Presque toutes les décisions prises par les systèmes de justice criminelle sont influencées par une évaluation formelle ou informelle des risques de récidive de l’individu. Cette évaluation comprend entre autres la détermination du niveau de sécurité, et la prise en compte de la peine imposée et du traitement. L’évaluation des risques peut être considérée comme un outil de pronostic. Dans la pratique, on traite les choses dans un schéma dichotomique, sans tenir compte du fait que le risque existe sur un continuum, dans lequel la récidive est restreint au seul degré de dangerosité. Le risque est établi à partir de plusieurs facteurs qui décrivent si le risque associé à un individu est plus ou moins dangereux.

Dans l’évaluation des risques, il importe de cerner des stratégies pour réduire la surreprésentation des Autochtones dans les prisons. À l’heure actuelle, les outils de base de l’évaluation des risques et des facteurs de risque ont tendance à être plus efficaces pour prédire la récidive chez les délinquant.e.s non autochtones que chez les délinquant.e.s autochtones. En outre, ces derniers sont plus susceptibles d’être classés comme délinquant.e.s à haut risque. Il faut donc s’attarder à cet aspect, qui n’a d’ailleurs pas été exploré dans la recherche ni pris en compte dans les pratiques en matière d’évaluation des risques. Cela revêt une importance toute particulière dans le contexte de l’arrêt de la Cour suprême du Canada concernant l’applicabilité des outils d’évaluation des risques aux délinquant.e.s autochtones (Ewert c. Canada, 2018). Dans cette affaire, Jeffrey Ewert, un prisonnier métis incarcéré dans une prison fédérale, soutenait que les échelles d’évaluation des risques utilisées par Service correctionnel Canada n’avaient jamais été validées auprès des populations autochtones, et qu’ils étaient par conséquent préjudiciables en raison du risque de discrimination qu’ils comportaient. La Cour a ordonné un examen approprié des outils d’évaluation des risques pour les délinquant.e.s autochtones.

Nous savons que les échelles d’évaluation des risques ne fonctionnent pas aussi bien pour les délinquant.e.s autochtones, mais nous ne savons pas pourquoi ni comment améliorer les pratiques d’évaluation des risques. Pour le savoir, il faut s’attarder à deux volets essentiels : le contenu et le processus.
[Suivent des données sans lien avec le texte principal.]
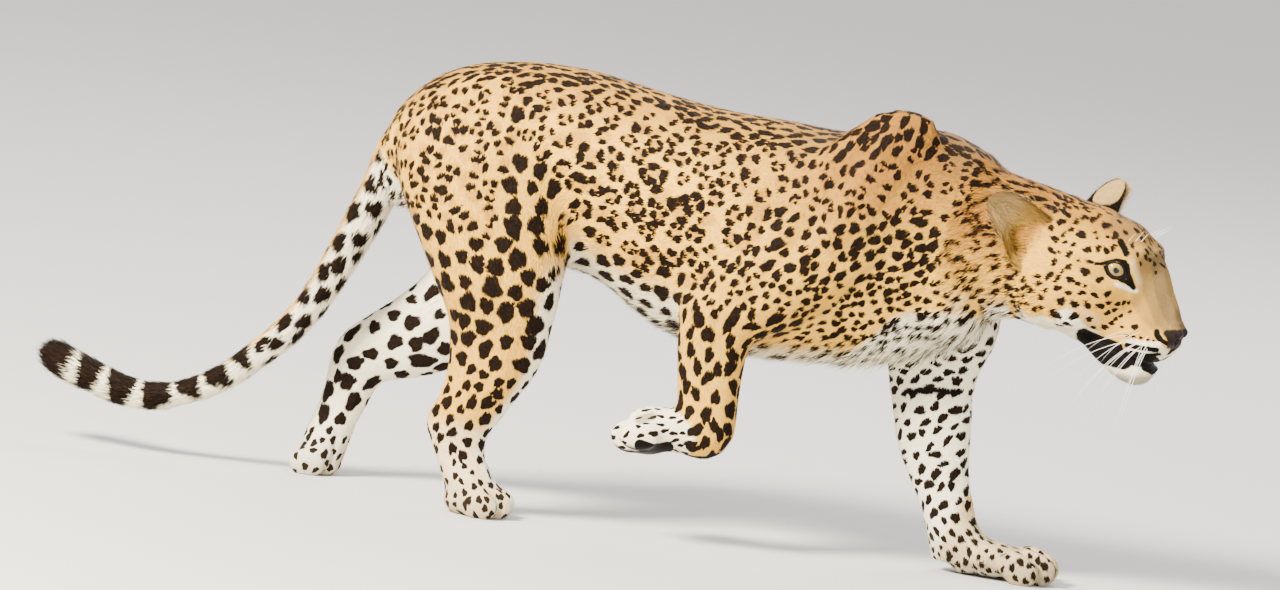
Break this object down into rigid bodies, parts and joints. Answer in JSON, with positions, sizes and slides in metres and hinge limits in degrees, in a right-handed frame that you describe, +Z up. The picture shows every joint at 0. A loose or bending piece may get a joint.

À l’heure actuelle, aucun outil d’évaluation des risques n’a été développé en tenant compte des spécificités culturelles ou des facteurs de risques spécifiques à la culture des délinquant.e.s autochtones.

Les facteurs de risque spécifiques à la culture peuvent être le résultat de la marginalisation historique et continue dont a fait l’objet les peuples autochtones, notamment la colonisation, les traumatismes intergénérationnels et les pensionnats. Il a été établi que ces facteurs de risque ont une incidence sur le statut social et économique des populations autochtones. De ce fait, il est fort probable qu’il y ait un lien à établir avec la délinquance criminelle.

Malgré qu’il existe encore peu d’études sur l’évaluation des risques, il est évident qu’une approche plus globale de la collecte de données qui tient compte de la culture est nécessaire afin d’explorer les facteurs de risque spécifiques à la culture des délinquant.e.s autochtones. Pour combler cette lacune dans la recherche sur l’évaluation des risques, nous avons mis au point un questionnaire qui aborde la question de la culture et qui est axé sur des enjeux uniques ou présents de manière disproportionnée chez les populations autochtones en Amérique du Nord. Dans la méthodologie de recherche et la stratégie de recrutement, nous avons accordé une grande attention aux efforts de décolonisation et aux consultations avec des parties prenantes autochtones ayant une grande expérience de travail avec les peuples autochtones. Historiquement, les chercheur.se.s ont utilisé une « approche par hélicoptère », c’est-à-dire qu’ils arrivaient dans les communautés autochtones, y recueillaient des données, puis en partaient plus ne plus jamais y revenir. Ainsi, les chercheur.se.s en sciences sociales ont réduit les peuples autochtones à des chiffres, sans tenir compte de leur histoire.

Malgré que nos objectifs soient essentiellement quantitatifs, nous comptons apporter une perspective différence en intégrant à notre étude les récits et les expériences des peuples autochtones. Pour ce faire, nous établirons des liens entre les chiffres et les personnes et leurs histoires. Ces pratiques de collecte de données sont conformes aux principes de respect et de réconciliation et ont le potentiel de transformer nos relations avec les peuples autochtones. Il s’agit d’un élément clé de l’étude. Les populations autochtones ont enfin leur mot à dire dans la création du savoir, l’interprétation des données et la diffusion de la recherche sur l’évaluation des risques qui les concernent. Reconnaître l’importance de la culture dans le système judiciaire est la première étape pour résoudre le problème de l’iniquité de la justice pour les délinquant.e.s autochtones, et l’évaluation des risques pourrait être notre meilleure solution.


À propos de la lauréate

Ashley Kyne est iTaukei et étudiante en master à l’école de criminologie de l’Université Simon Fraser. En 2022, Ashley a obtenu sa licence en criminologie (avec mention) et en études autochtones. Dans sa recherche, Ashley conjugue ses deux passions (la justice autochtone et l’évaluation des risques chez les délinquant.e.s). Elle cherche ainsi à mieux comprendre les facteurs de risque associés à la culture chez les délinquant.e.s autochtones. En tant que boursière Joseph-Arman Bombardier du CRSH, médaillée du lieutenant-gouverneur et membre diplômée du CERI, et maintenant, récipiendaire du Le Prix pour le savoir engagé du Réseau Impact Recherche Canada 2023, Ashley poursuit ses recherches sur les facteurs de risque et de protection dans les pratiques d’évaluation des délinquant.e.s autochtones.